DIRECTIONS FOR THIS TASK:
Copy out all of the material exactly as presented.

SUPPLIED DATA:
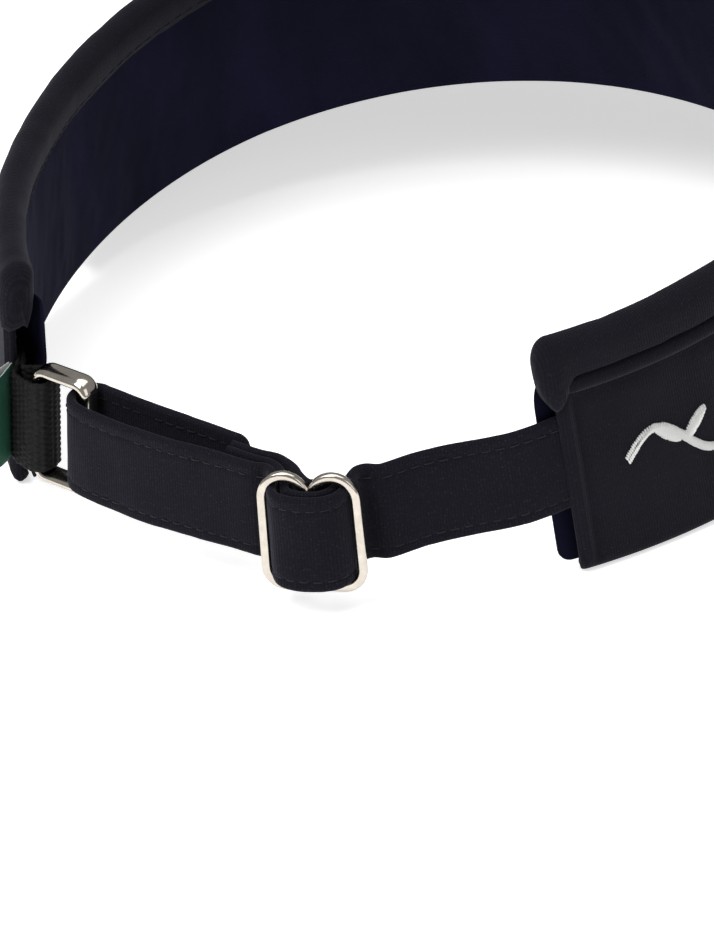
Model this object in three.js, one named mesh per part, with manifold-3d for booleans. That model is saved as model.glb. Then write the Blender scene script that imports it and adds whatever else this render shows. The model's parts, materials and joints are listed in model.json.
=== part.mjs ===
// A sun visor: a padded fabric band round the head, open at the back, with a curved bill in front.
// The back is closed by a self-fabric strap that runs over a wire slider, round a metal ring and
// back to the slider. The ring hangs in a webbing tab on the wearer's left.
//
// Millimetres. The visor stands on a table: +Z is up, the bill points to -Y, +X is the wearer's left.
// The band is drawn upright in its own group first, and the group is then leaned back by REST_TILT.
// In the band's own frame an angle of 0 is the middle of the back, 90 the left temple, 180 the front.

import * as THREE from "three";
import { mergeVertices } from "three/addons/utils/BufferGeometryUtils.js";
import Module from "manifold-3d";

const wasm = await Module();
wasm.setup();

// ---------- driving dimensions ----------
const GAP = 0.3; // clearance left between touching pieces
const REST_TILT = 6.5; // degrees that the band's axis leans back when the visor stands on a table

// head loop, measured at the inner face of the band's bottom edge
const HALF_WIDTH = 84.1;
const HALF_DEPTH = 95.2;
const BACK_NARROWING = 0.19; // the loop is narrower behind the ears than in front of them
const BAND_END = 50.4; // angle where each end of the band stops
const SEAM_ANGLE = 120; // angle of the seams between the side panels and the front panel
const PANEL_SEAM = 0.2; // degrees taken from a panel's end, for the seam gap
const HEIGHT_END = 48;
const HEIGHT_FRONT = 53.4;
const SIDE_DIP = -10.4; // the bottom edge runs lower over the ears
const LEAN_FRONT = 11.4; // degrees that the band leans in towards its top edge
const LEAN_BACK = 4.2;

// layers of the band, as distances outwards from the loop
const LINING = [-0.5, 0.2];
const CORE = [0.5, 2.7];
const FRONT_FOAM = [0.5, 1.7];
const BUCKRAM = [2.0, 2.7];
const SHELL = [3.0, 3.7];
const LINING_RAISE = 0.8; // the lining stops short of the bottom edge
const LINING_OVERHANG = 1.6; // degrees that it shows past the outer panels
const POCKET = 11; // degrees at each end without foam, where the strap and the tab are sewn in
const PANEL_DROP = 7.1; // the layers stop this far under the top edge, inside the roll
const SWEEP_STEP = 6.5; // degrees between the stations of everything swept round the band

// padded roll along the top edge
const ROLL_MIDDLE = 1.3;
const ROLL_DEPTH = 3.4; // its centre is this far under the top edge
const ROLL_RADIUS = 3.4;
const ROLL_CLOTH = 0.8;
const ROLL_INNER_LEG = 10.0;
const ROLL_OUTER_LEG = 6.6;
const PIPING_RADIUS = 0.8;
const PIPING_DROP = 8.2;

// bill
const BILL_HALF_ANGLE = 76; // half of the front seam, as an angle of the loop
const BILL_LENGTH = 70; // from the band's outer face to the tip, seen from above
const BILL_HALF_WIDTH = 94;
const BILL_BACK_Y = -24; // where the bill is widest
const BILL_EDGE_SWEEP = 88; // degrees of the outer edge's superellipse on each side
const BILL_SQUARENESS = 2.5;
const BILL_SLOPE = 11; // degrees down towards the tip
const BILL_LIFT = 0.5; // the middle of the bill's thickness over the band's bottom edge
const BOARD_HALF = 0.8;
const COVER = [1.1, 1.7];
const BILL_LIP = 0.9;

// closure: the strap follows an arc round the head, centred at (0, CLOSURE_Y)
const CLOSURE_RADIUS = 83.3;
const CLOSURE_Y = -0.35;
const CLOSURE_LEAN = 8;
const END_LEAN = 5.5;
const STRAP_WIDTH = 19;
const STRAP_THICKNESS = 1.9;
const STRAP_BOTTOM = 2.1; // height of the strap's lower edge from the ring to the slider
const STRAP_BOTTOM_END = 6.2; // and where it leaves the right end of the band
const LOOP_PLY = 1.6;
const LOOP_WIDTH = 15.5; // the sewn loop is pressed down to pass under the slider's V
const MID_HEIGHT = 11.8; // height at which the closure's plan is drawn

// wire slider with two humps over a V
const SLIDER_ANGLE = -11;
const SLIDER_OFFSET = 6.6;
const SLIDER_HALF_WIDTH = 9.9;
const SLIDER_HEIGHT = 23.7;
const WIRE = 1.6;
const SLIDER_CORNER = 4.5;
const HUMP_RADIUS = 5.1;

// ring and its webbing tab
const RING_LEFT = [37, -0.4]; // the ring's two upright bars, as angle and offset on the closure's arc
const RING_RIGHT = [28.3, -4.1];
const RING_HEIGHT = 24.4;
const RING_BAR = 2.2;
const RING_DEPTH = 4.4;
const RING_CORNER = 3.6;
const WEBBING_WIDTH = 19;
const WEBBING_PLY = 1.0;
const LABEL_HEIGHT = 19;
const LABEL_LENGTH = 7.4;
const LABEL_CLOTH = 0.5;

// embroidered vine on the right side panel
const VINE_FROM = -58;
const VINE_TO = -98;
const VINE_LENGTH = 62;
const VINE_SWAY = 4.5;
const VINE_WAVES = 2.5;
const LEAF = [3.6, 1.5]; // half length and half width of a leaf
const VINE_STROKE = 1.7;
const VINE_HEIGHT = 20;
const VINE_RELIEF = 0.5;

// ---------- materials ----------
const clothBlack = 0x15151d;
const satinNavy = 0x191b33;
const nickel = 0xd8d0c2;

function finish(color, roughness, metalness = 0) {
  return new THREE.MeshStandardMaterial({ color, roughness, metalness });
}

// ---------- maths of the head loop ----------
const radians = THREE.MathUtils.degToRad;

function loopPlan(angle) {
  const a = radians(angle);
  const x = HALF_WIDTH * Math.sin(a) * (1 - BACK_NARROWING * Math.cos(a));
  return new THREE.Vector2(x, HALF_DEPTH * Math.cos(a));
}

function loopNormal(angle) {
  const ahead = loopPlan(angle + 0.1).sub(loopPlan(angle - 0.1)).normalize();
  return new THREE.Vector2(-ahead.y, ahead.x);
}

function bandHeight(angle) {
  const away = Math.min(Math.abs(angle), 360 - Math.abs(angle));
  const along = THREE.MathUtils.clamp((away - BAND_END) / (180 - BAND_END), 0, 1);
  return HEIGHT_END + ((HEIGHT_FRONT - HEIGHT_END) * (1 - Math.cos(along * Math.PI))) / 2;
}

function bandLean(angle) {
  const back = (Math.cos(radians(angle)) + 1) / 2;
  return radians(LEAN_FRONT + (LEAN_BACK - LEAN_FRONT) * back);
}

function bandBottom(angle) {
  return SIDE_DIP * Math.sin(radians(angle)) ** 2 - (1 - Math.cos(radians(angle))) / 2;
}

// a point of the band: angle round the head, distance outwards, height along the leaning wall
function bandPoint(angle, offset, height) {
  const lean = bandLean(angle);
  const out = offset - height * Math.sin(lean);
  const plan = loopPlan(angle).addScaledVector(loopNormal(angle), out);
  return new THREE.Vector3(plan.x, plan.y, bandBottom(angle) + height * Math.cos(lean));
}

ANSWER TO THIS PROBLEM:
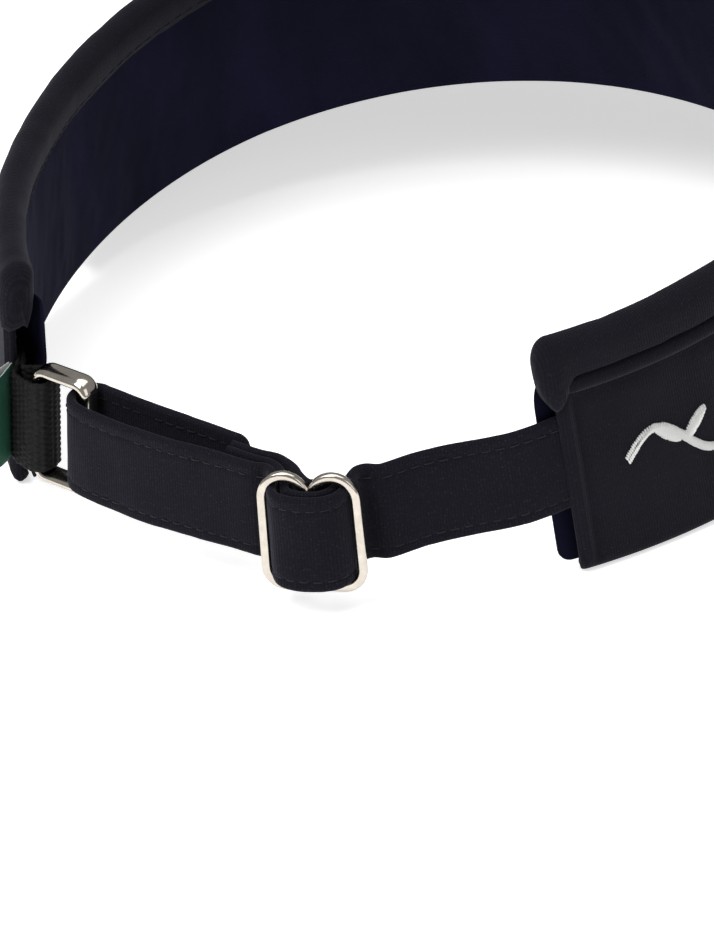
Model this object in three.js, one named mesh per part, with manifold-3d for booleans. That model is saved as model.glb. Then write the Blender scene script that imports it and adds whatever else this render shows. The model's parts, materials and joints are listed in model.json.
=== part.mjs ===
// A sun visor: a padded fabric band round the head, open at the back, with a curved bill in front.
// The back is closed by a self-fabric strap that runs over a wire slider, round a metal ring and
// back to the slider. The ring hangs in a webbing tab on the wearer's left.
//
// Millimetres. The visor stands on a table: +Z is up, the bill points to -Y, +X is the wearer's left.
// The band is drawn upright in its own group first, and the group is then leaned back by REST_TILT.
// In the band's own frame an angle of 0 is the middle of the back, 90 the left temple, 180 the front.

import * as THREE from "three";
import { mergeVertices } from "three/addons/utils/BufferGeometryUtils.js";
import Module from "manifold-3d";

const wasm = await Module();
wasm.setup();

// ---------- driving dimensions ----------
const GAP = 0.3; // clearance left between touching pieces
const REST_TILT = 6.5; // degrees that the band's axis leans back when the visor stands on a table

// head loop, measured at the inner face of the band's bottom edge
const HALF_WIDTH = 84.1;
const HALF_DEPTH = 95.2;
const BACK_NARROWING = 0.19; // the loop is narrower behind the ears than in front of them
const BAND_END = 50.4; // angle where each end of the band stops
const SEAM_ANGLE = 120; // angle of the seams between the side panels and the front panel
const PANEL_SEAM = 0.2; // degrees taken from a panel's end, for the seam gap
const HEIGHT_END = 48;
const HEIGHT_FRONT = 53.4;
const SIDE_DIP = -10.4; // the bottom edge runs lower over the ears
const LEAN_FRONT = 11.4; // degrees that the band leans in towards its top edge
const LEAN_BACK = 4.2;

// layers of the band, as distances outwards from the loop
const LINING = [-0.5, 0.2];
const CORE = [0.5, 2.7];
const FRONT_FOAM = [0.5, 1.7];
const BUCKRAM = [2.0, 2.7];
const SHELL = [3.0, 3.7];
const LINING_RAISE = 0.8; // the lining stops short of the bottom edge
const LINING_OVERHANG = 1.6; // degrees that it shows past the outer panels
const POCKET = 11; // degrees at each end without foam, where the strap and the tab are sewn in
const PANEL_DROP = 7.1; // the layers stop this far under the top edge, inside the roll
const SWEEP_STEP = 6.5; // degrees between the stations of everything swept round the band

// padded roll along the top edge
const ROLL_MIDDLE = 1.3;
const ROLL_DEPTH = 3.4; // its centre is this far under the top edge
const ROLL_RADIUS = 3.4;
const ROLL_CLOTH = 0.8;
const ROLL_INNER_LEG = 10.0;
const ROLL_OUTER_LEG = 6.6;
const PIPING_RADIUS = 0.8;
const PIPING_DROP = 8.2;

// bill
const BILL_HALF_ANGLE = 76; // half of the front seam, as an angle of the loop
const BILL_LENGTH = 70; // from the band's outer face to the tip, seen from above
const BILL_HALF_WIDTH = 94;
const BILL_BACK_Y = -24; // where the bill is widest
const BILL_EDGE_SWEEP = 88; // degrees of the outer edge's superellipse on each side
const BILL_SQUARENESS = 2.5;
const BILL_SLOPE = 11; // degrees down towards the tip
const BILL_LIFT = 0.5; // the middle of the bill's thickness over the band's bottom edge
const BOARD_HALF = 0.8;
const COVER = [1.1, 1.7];
const BILL_LIP = 0.9;

// closure: the strap follows an arc round the head, centred at (0, CLOSURE_Y)
const CLOSURE_RADIUS = 83.3;
const CLOSURE_Y = -0.35;
const CLOSURE_LEAN = 8;
const END_LEAN = 5.5;
const STRAP_WIDTH = 19;
const STRAP_THICKNESS = 1.9;
const STRAP_BOTTOM = 2.1; // height of the strap's lower edge from the ring to the slider
const STRAP_BOTTOM_END = 6.2; // and where it leaves the right end of the band
const LOOP_PLY = 1.6;
const LOOP_WIDTH = 15.5; // the sewn loop is pressed down to pass under the slider's V
const MID_HEIGHT = 11.8; // height at which the closure's plan is drawn

// wire slider with two humps over a V
const SLIDER_ANGLE = -11;
const SLIDER_OFFSET = 6.6;
const SLIDER_HALF_WIDTH = 9.9;
const SLIDER_HEIGHT = 23.7;
const WIRE = 1.6;
const SLIDER_CORNER = 4.5;
const HUMP_RADIUS = 5.1;

// ring and its webbing tab
const RING_LEFT = [37, -0.4]; // the ring's two upright bars, as angle and offset on the closure's arc
const RING_RIGHT = [28.3, -4.1];
const RING_HEIGHT = 24.4;
const RING_BAR = 2.2;
const RING_DEPTH = 4.4;
const RING_CORNER = 3.6;
const WEBBING_WIDTH = 19;
const WEBBING_PLY = 1.0;
const LABEL_HEIGHT = 19;
const LABEL_LENGTH = 7.4;
const LABEL_CLOTH = 0.5;

// embroidered vine on the right side panel
const VINE_FROM = -58;
const VINE_TO = -98;
const VINE_LENGTH = 62;
const VINE_SWAY = 4.5;
const VINE_WAVES = 2.5;
const LEAF = [3.6, 1.5]; // half length and half width of a leaf
const VINE_STROKE = 1.7;
const VINE_HEIGHT = 20;
const VINE_RELIEF = 0.5;

// ---------- materials ----------
const clothBlack = 0x15151d;
const satinNavy = 0x191b33;
const nickel = 0xd8d0c2;

function finish(color, roughness, metalness = 0) {
  return new THREE.MeshStandardMaterial({ color, roughness, metalness });
}

// ---------- maths of the head loop ----------
const radians = THREE.MathUtils.degToRad;

function loopPlan(angle) {
  const a = radians(angle);
  const x = HALF_WIDTH * Math.sin(a) * (1 - BACK_NARROWING * Math.cos(a));
  return new THREE.Vector2(x, HALF_DEPTH * Math.cos(a));
}

function loopNormal(angle) {
  const ahead = loopPlan(angle + 0.1).sub(loopPlan(angle - 0.1)).normalize();
  return new THREE.Vector2(-ahead.y, ahead.x);
}

function bandHeight(angle) {
  const away = Math.min(Math.abs(angle), 360 - Math.abs(angle));
  const along = THREE.MathUtils.clamp((away - BAND_END) / (180 - BAND_END), 0, 1);
  return HEIGHT_END + ((HEIGHT_FRONT - HEIGHT_END) * (1 - Math.cos(along * Math.PI))) / 2;
}

function bandLean(angle) {
  const back = (Math.cos(radians(angle)) + 1) / 2;
  return radians(LEAN_FRONT + (LEAN_BACK - LEAN_FRONT) * back);
}

function bandBottom(angle) {
  return SIDE_DIP * Math.sin(radians(angle)) ** 2 - (1 - Math.cos(radians(angle))) / 2;
}

// a point of the band: angle round the head, distance outwards, height along the leaning wall
function bandPoint(angle, offset, height) {
  const lean = bandLean(angle);
  const out = offset - height * Math.sin(lean);
  const plan = loopPlan(angle).addScaledVector(loopNormal(angle), out);
  return new THREE.Vector3(plan.x, plan.y, bandBottom(angle) + height * Math.cos(lean));
}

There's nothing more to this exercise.